Another set of “experts” come from palliative care nurse and author Bonnie Ware in her book, The Top Five Regrets of The Dying. They are:
- I wish I’d had the courage to live a life true to myself, not the life others expected of me. “Most people had not honored even a half of their dreams and had to die knowing that it was due to choices they had made, or not made.”
- I wish I hadn’t worked so hard. “All of the men I nursed deeply regretted spending so much of their lives on the treadmill of a work existence.”
- I wish I’d had the courage to express my feelings. “They settled for a mediocre existence and never became who they were truly capable of becoming.
- I wish I had stayed in touch with my friends. “Everyone misses their friends when they are dying.”
- I wish I had let myself be happier. “Many did not realize until the end that happiness is a choice.”

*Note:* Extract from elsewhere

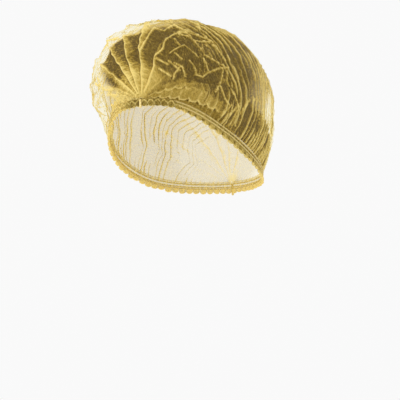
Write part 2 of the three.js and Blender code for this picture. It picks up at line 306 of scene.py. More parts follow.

According to Happify.com a few current regrets are:
- The biggest regret of all is taking a dissatisfying job just for the money;
- 25% of homeowners have buyer’s remorse.
- 29% of adults under 35 believe they have posted something that could harm their career on social media.
- 25% regret sharing selfies.
- 31% regret their tattoos.
Regret doesn’t have to be something we deny or pretend never happens to us. Instead, regret can be a wake-up call where we realize we’ve made a decision (or two) that is leading us away from the peace and happiness we crave. In fact, if we are still alive and able to read this, we can start right now following the expert advice that I’ve shared above. Letting go of our regrets might not be easy, but the SMART thing to do is to allow it to redirect our lives toward greater happiness, purpose and peace.